The Singer at Penn Station: A Script Based on a True Story
by Josephine deBois

"Samuel and Huang laugh as they instantly feel their good chemistry."

Engaging, suspenseful, and ready for the big screen, this screenplay has all the elements necessary for a blockbuster movie. The plot is complex, and the story is filled with action, mystery, sex (appropriate and tasteful), and violence. The last movie with the depth, intrigue, and suspense equal to Singer at Penn Station was arguably Dan Brown's novel made into the highly successful movie, The DaVinci Code.

Main character, Sergeant Samuel, is a cop, who is demoted to the traffic police for reasons initially unknown. As he settles into his new role, he can't help but sympathize and get involved in the lives of those on the street. In particular, he is drawn to a vagrant with an angelic voice, singing without a permit in Penn Station. Samuel befriends the talented singer, Olis, and there the mystery/thriller begins. Intrigue about where Olis came from and what happened to him leads all the way back to the Vatican. The story unfolds as Samuel meets a seemingly endless string of characters whose fears, greed for money or pursuit of power lead them into sinister lives of drugs, sex, betrayal, and murder. There is no guessing who the good guys and bad guys are, especially since some waver between good and evil.

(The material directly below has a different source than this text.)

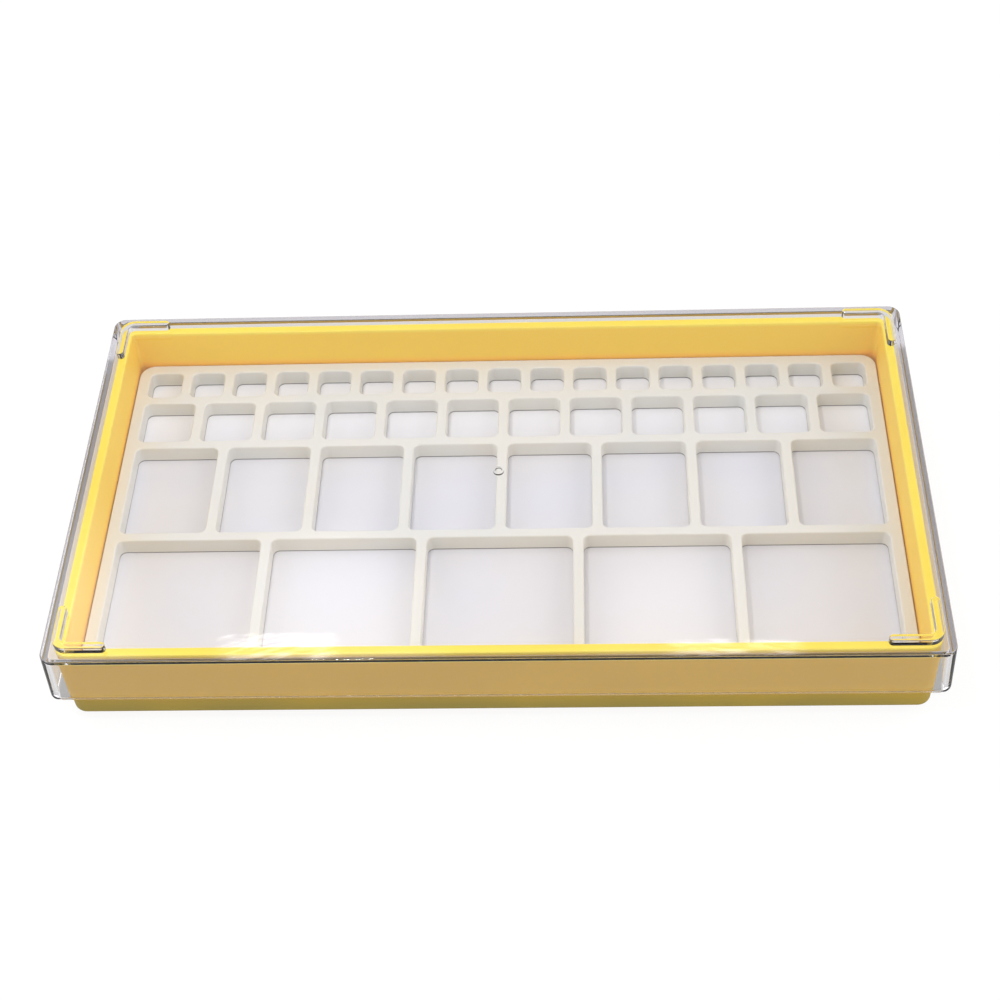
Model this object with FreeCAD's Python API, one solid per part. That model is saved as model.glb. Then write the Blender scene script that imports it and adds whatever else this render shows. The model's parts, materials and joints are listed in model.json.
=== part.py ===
import FreeCAD, Part
import os

# A shallow compartment storage box, in millimetres, +Z up.
# The origin is the middle of the footprint, on the surface that the box stands on.
# +X runs along the box, and -Y is its front, where the deepest compartments are.

# Divider grid: a moulded frame of open cells that lies in the tray
GRID_LENGTH = 240.0
GRID_HEIGHT = 5.7
GRID_BORDER = 3.8
GRID_WALL = 3.2
GRID_CORNER_R = 5.0
GRID_EDGE_R = 0.5
CELL_CORNER_R = 2.0

# Rows of cells from the back to the front: how many cells each has, and their clear depth
BACK_CELL_COUNT = 17
BACK_CELL_DEPTH = 10.7
SECOND_CELL_COUNT = 12
SECOND_CELL_DEPTH = 16.6
THIRD_CELL_COUNT = 8
THIRD_CELL_DEPTH = 35.1
FRONT_CELL_COUNT = 5
FRONT_CELL_DEPTH = 46.0

# Floor pad: a plain sheet under the grid, with the grid's outline
PAD_HEIGHT = 5.0

# Tray: an open box that the pad and the grid drop into
GRID_GAP = 0.3
TRAY_WALL = 2.8
TRAY_FLOOR = 2.4
TRAY_FLARE = 0.2
WELL_FLARE = 0.6
TRAY_INNER_CORNER_R = 1.4
TRAY_RIM_EDGE_R = 0.5
TRAY_BOTTOM_EDGE_R = 1.2
RIM_OVER_GRID = 13.5

# Lid: a clear cover that rests on the tray's rim and hangs outside its walls
LID_PANEL = 2.4
LID_WALL = 2.0
LID_GAP = 1.2
LID_SKIRT = 14.8
LID_FLARE = 0.5
LID_INNER_CORNER_R = 1.6
LID_TOP_EDGE_R = 0.4
LID_SKIRT_EDGE_R = 0.3
GATE_R = 1.6
GATE_HEIGHT = 0.5
GATE_DISH_R = 1.1
GATE_DISH_DEPTH = 0.2

# Stacking ridges: an L at each corner of the lid, which keeps a second box in its place
RIDGE_SETBACK = 3.2
RIDGE_WIDTH = 2.4
RIDGE_HEIGHT = 2.2
RIDGE_LEG = 15.4
RIDGE_CORNER_R = 4.2
RIDGE_EDGE_R = 0.3

# Foot ring: a rib under the tray that stands inside the ridges of the box below
FOOT_WIDTH = 2.0
FOOT_NEST_GAP = 0.4
FOOT_SPARE_HEIGHT = 0.3

# A height within this distance of a level belongs to it
LEVEL_TOLERANCE = 0.001

# Plan sizes that follow from the grid
CELL_ROWS = (
    (BACK_CELL_COUNT, BACK_CELL_DEPTH),
    (SECOND_CELL_COUNT, SECOND_CELL_DEPTH),
    (THIRD_CELL_COUNT, THIRD_CELL_DEPTH),
    (FRONT_CELL_COUNT, FRONT_CELL_DEPTH),
)
GRID_DEPTH = 2 * GRID_BORDER + sum(depth + GRID_WALL for count, depth in CELL_ROWS) - GRID_WALL
WELL_LENGTH = GRID_LENGTH + 2 * GRID_GAP
WELL_DEPTH = GRID_DEPTH + 2 * GRID_GAP
TRAY_LENGTH = WELL_LENGTH + 2 * (WELL_FLARE + TRAY_WALL)
TRAY_DEPTH = WELL_DEPTH + 2 * (WELL_FLARE + TRAY_WALL)
TRAY_CORNER_R = TRAY_INNER_CORNER_R + TRAY_WALL
CAVITY_LENGTH = TRAY_LENGTH + 2 * LID_GAP
CAVITY_DEPTH = TRAY_DEPTH + 2 * LID_GAP
LID_LENGTH = CAVITY_LENGTH + 2 * LID_WALL
LID_DEPTH = CAVITY_DEPTH + 2 * LID_WALL
LID_CORNER_R = LID_INNER_CORNER_R + LID_WALL
RIDGE_LENGTH = LID_LENGTH - 2 * RIDGE_SETBACK
RIDGE_DEPTH = LID_DEPTH - 2 * RIDGE_SETBACK
FOOT_LENGTH = RIDGE_LENGTH - 2 * (RIDGE_WIDTH + FOOT_NEST_GAP)
FOOT_DEPTH = RIDGE_DEPTH - 2 * (RIDGE_WIDTH + FOOT_NEST_GAP)
FOOT_CORNER_R = RIDGE_CORNER_R - RIDGE_WIDTH - FOOT_NEST_GAP

# Levels, each one on top of the one before
TRAY_BOTTOM = RIDGE_HEIGHT + FOOT_SPARE_HEIGHT
FLOOR_TOP = TRAY_BOTTOM + TRAY_FLOOR
PAD_TOP = FLOOR_TOP + PAD_HEIGHT
GRID_TOP = PAD_TOP + GRID_HEIGHT
RIM_TOP = GRID_TOP + RIM_OVER_GRID
SKIRT_BOTTOM = RIM_TOP - LID_SKIRT
LID_TOP = RIM_TOP + LID_PANEL

UP = FreeCAD.Vector(0, 0, 1)
QUARTER_TURN = 90


def outline(length, depth, radius, z, centre=(0, 0)):
    """A closed rounded rectangle at the height z, round a centre in plan."""
    half_x = length / 2 - radius
    half_y = depth / 2 - radius
    quarters = []
    for turn, (side_x, side_y) in enumerate(((1, 1), (-1, 1), (-1, -1), (1, -1))):
        middle = FreeCAD.Vector(centre[0] + side_x * half_x, centre[1] + side_y * half_y, z)
        start = QUARTER_TURN * turn
        quarters.append(Part.makeCircle(radius, middle, UP, start, start + QUARTER_TURN))
    edges = []
    for arc, following in zip(quarters, quarters[1:] + quarters[:1]):
        edges.append(arc)
        edges.append(Part.makeLine(arc.lastVertex().Point, following.firstVertex().Point))
    return Part.Wire(edges)


def slab(length, depth, radius, low, high):
    """An upright rounded block between two levels."""
    return Part.Face(outline(length, depth, radius, low)).extrude(UP * (high - low))


def tapered(length, depth, radius, low, high, grow):
    """A rounded block whose sides lean out by grow on each side, from low up to high."""
    bottom = outline(length, depth, radius, low)
    top = outline(length + 2 * grow, depth + 2 * grow, radius, high)
    return Part.makeLoft([bottom, top], True, True)


def edges_at(shape, level):
    """The edges of a shape that lie wholly at one height."""
    found = []
    for edge in shape.Edges:
        box = edge.BoundBox
        if abs(box.ZMin - level) < LEVEL_TOLERANCE and abs(box.ZMax - level) < LEVEL_TOLERANCE:
            found.append(edge)
    return found


def cell_outlines(level):
    """The mouth of every cell, row by row from the back and from left to right."""
    clear_length = GRID_LENGTH - 2 * GRID_BORDER
    back = GRID_DEPTH / 2 - GRID_BORDER
    mouths = []
    for count, depth in CELL_ROWS:
        pitch = (clear_length + GRID_WALL) / count
        width = pitch - GRID_WALL
        for column in range(count):
            x = (width - clear_length) / 2 + column * pitch
            mouths.append(outline(width, depth, CELL_CORNER_R, level, (x, back - depth / 2)))
        back -= depth + GRID_WALL
    return mouths


def make_divider_grid():
    """One flat frame with the cells cut right through, and its upper edges rounded."""
    rim = outline(GRID_LENGTH, GRID_DEPTH, GRID_CORNER_R, PAD_TOP)
    mouths = cell_outlines(PAD_TOP)
    for mouth in mouths:
        mouth.reverse()
    frame = Part.Face([rim] + mouths).extrude(UP * GRID_HEIGHT)
    return frame.makeFillet(GRID_EDGE_R, edges_at(frame, GRID_TOP))


def make_floor_pad():
    """The sheet that closes the cells from below."""
    return slab(GRID_LENGTH, GRID_DEPTH, GRID_CORNER_R, FLOOR_TOP, PAD_TOP)


def make_tray():
    """Walls round an upright well that opens out above the grid, a floor, and the foot ring under it."""
    shell = tapered(
        TRAY_LENGTH - 2 * TRAY_FLARE,
        TRAY_DEPTH - 2 * TRAY_FLARE,
        TRAY_CORNER_R,
        TRAY_BOTTOM,
        RIM_TOP,
        TRAY_FLARE,
    )
    shell = shell.makeFillet(TRAY_BOTTOM_EDGE_R, edges_at(shell, TRAY_BOTTOM))
    well = slab(WELL_LENGTH, WELL_DEPTH, TRAY_INNER_CORNER_R, FLOOR_TOP, GRID_TOP)
    mouth = tapered(WELL_LENGTH, WELL_DEPTH, TRAY_INNER_CORNER_R, GRID_TOP, RIM_TOP, WELL_FLARE)
    shell = shell.cut(well).cut(mouth)
    shell = shell.makeFillet(TRAY_RIM_EDGE_R, edges_at(shell, RIM_TOP))
    ring = slab(FOOT_LENGTH, FOOT_DEPTH, FOOT_CORNER_R, 0, TRAY_BOTTOM)
    inside_length = FOOT_LENGTH - 2 * FOOT_WIDTH
    inside_depth = FOOT_DEPTH - 2 * FOOT_WIDTH
    ring = ring.cut(slab(inside_length, inside_depth, FOOT_CORNER_R, 0, TRAY_BOTTOM))
    return shell.fuse(ring).removeSplitter()


def make_ridges():
    """The four corner pieces of a square-edged ring, each leg closed by a round end."""
    inner_length = RIDGE_LENGTH - 2 * RIDGE_WIDTH
    inner_depth = RIDGE_DEPTH - 2 * RIDGE_WIDTH
    top = LID_TOP + RIDGE_HEIGHT
    ring = slab(RIDGE_LENGTH, RIDGE_DEPTH, RIDGE_CORNER_R, LID_TOP, top)
    ring = ring.cut(slab(inner_length, inner_depth, RIDGE_CORNER_R - RIDGE_WIDTH, LID_TOP, top))
    round_r = RIDGE_WIDTH / 2
    straight = RIDGE_LEG - round_r
    ridges = []
    for side_x in (-1, 1):
        for side_y in (-1, 1):
            corner = FreeCAD.Vector(side_x * RIDGE_LENGTH / 2, side_y * RIDGE_DEPTH / 2, LID_TOP)
            inward = FreeCAD.Vector(-side_x * straight, -side_y * straight, 0)
            low_x = min(corner.x, corner.x + inward.x)
            low_y = min(corner.y, corner.y + inward.y)
            square = Part.makeBox(straight, straight, RIDGE_HEIGHT, FreeCAD.Vector(low_x, low_y, LID_TOP))
            ridge = ring.common(square)
            end_on_x = FreeCAD.Vector(corner.x + inward.x, corner.y - side_y * round_r, LID_TOP)
            end_on_y = FreeCAD.Vector(corner.x - side_x * round_r, corner.y + inward.y, LID_TOP)
            for end in (end_on_x, end_on_y):
                ridge = ridge.fuse(Part.makeCylinder(round_r, RIDGE_HEIGHT, end))
            ridge = ridge.removeSplitter()
            ridges.append(ridge.makeFillet(RIDGE_EDGE_R, edges_at(ridge, top)))
    return ridges


def make_gate():
    """The round stub that the moulding's sprue leaves, dished on top."""
    centre = FreeCAD.Vector(0, 0, LID_TOP)
    stub = Part.makeCylinder(GATE_R, GATE_HEIGHT, centre)
    dish_floor = centre + UP * (GATE_HEIGHT - GATE_DISH_DEPTH)
    return stub.cut(Part.makeCylinder(GATE_DISH_R, GATE_DISH_DEPTH, dish_floor))


def make_lid():
    """A cover with a skirt that opens a little downwards, with the ridges and the gate stub on top."""
    shell = tapered(
        LID_LENGTH + 2 * LID_FLARE,
        LID_DEPTH + 2 * LID_FLARE,
        LID_CORNER_R,
        SKIRT_BOTTOM,
        LID_TOP,
        -LID_FLARE,
    )
    shell = shell.makeFillet(LID_TOP_EDGE_R, edges_at(shell, LID_TOP))
    cavity = tapered(
        CAVITY_LENGTH + 2 * LID_FLARE,
        CAVITY_DEPTH + 2 * LID_FLARE,
        LID_INNER_CORNER_R,
        SKIRT_BOTTOM,
        RIM_TOP,
        -LID_FLARE,
    )
    shell = shell.cut(cavity)
    shell = shell.makeFillet(LID_SKIRT_EDGE_R, edges_at(shell, SKIRT_BOTTOM))
    return shell.fuse(make_ridges() + [make_gate()]).removeSplitter()


def save(name, shape):
    """Checks one piece, tells its size and writes it."""
    solids = shape.Solids
    if len(solids) != 1 or not solids[0].isValid():
        raise ValueError(f"{name} is not one sound solid")
    box = shape.optimalBoundingBox(False, False)
    print(f"{name}: {box.XLength:.2f} x {box.YLength:.2f} x {box.ZLength:.2f}, from z {box.ZMin:.2f}")
    solids[0].exportStep(f"parts/{name}.step")


os.makedirs("parts", exist_ok=True)
save("tray", make_tray())
save("floor_pad", make_floor_pad())
save("divider_grid", make_divider_grid())
save("lid", make_lid())
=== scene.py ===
# %% [markdown]
# A clear-lidded compartment storage box: a yellow tray, a pale pad on its floor, a cream divider grid of
# 42 cells, and a clear lid that drops over the tray. The solid model of the box comes first, as a frame
# that never moves. Every piece that this script makes takes its place and its outer size from that frame.

# %% Load the frame
import json
import math

import bmesh
import bpy
from mathutils import Matrix, Vector

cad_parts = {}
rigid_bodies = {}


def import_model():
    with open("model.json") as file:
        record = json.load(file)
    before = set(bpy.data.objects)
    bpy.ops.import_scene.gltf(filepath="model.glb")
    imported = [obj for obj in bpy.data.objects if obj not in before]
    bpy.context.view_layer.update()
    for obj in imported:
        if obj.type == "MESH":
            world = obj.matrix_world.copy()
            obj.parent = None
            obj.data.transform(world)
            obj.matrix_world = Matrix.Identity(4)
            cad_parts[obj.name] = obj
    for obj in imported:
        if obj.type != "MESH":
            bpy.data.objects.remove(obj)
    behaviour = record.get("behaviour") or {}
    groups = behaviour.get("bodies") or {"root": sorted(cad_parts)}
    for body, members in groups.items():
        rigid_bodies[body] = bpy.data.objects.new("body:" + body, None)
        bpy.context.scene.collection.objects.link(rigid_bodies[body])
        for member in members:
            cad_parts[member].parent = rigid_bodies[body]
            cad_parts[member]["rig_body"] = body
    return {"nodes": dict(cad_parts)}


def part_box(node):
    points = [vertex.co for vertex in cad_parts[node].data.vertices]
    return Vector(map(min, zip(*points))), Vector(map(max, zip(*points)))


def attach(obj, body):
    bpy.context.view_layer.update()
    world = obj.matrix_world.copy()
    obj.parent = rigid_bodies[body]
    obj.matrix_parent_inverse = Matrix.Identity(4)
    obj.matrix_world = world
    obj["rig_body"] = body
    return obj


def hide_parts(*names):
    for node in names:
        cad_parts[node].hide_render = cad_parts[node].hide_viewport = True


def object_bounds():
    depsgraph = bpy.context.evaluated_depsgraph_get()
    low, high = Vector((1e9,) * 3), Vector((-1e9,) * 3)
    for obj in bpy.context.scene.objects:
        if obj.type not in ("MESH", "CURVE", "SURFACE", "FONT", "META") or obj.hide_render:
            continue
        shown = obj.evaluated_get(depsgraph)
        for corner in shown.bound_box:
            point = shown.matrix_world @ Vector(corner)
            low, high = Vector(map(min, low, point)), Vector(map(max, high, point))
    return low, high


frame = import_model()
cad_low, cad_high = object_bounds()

print("box of the frame, mm:", [round(1000 * side, 1) for side in cad_high - cad_low])

# %% [markdown]
# The frame gives the outer size and the levels of each piece. What a box can't tell, such as a wall or a
# radius, is written as a named size in millimetres, in the cell that first needs it. Two heights are used
# all over: the top of the tray's rim, on which the lid rests, and the top of the lid's panel, from which
# its stacking ridges rise.

# %% Places and levels
MM = 0.001
grid_low, grid_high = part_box("divider_grid")
pad_low, pad_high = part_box("floor_pad")
tray_low, tray_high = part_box("tray")
lid_low, lid_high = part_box("lid")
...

There are more characters than a typical novel. On the screen, it will not be difficult to keep the cast straight, but it takes a bit of concentration in book form. No matter, readers will find themselves so wrapped up in the story that it isn't likely the book will be set aside for long enough to forget who any of the characters are. In addition, the story unfolds on the streets of New York City and in Italy. There are so many opportunities for a director to shoot in familiar settings for New Yorkers and show American readers much of the streets and countryside of Italy.

There are a few rape scenes and murders written into the story. Action is nonstop, as is true to life for New York City and Rome. There is opportunity for a stunning cinematographic movie, especially when shooting scenes in the Italian countryside. Street scenes will keep viewers wondering who is involved and who is a passerby. But the story goes deeper, including some genetic intrigue and even some meditation and spiritual mystery. People may spend weeks contemplating the plot and tying it all together after reading or seeing this story.

The sinister workings within the Vatican and among Catholic subjects may offend some, but there are numerous good, practicing, earnest Catholic characters to give fair balance. For example, Huang, Samuel's traffic-cop partner, is a faithful, purely good man, with a loving, giving, and devout Catholic family. They symbolize all that is good in their religion. In their case, their faith brings them a sense of community, love, support, and purity of heart.

Josephine deBois is an experienced writer. Her characters are well developed and believable. The dialog is skillfully written, such that readers can easily imagine sitting at the dining room table and engaging in conversation with these characters. Even in book form, the relationships between characters come to life, but on screen, the connections, rapport, and sometimes chemistry among the plethora of characters, both admirable and detestable, will seal the screenplay's fate as an absolute must-see movie.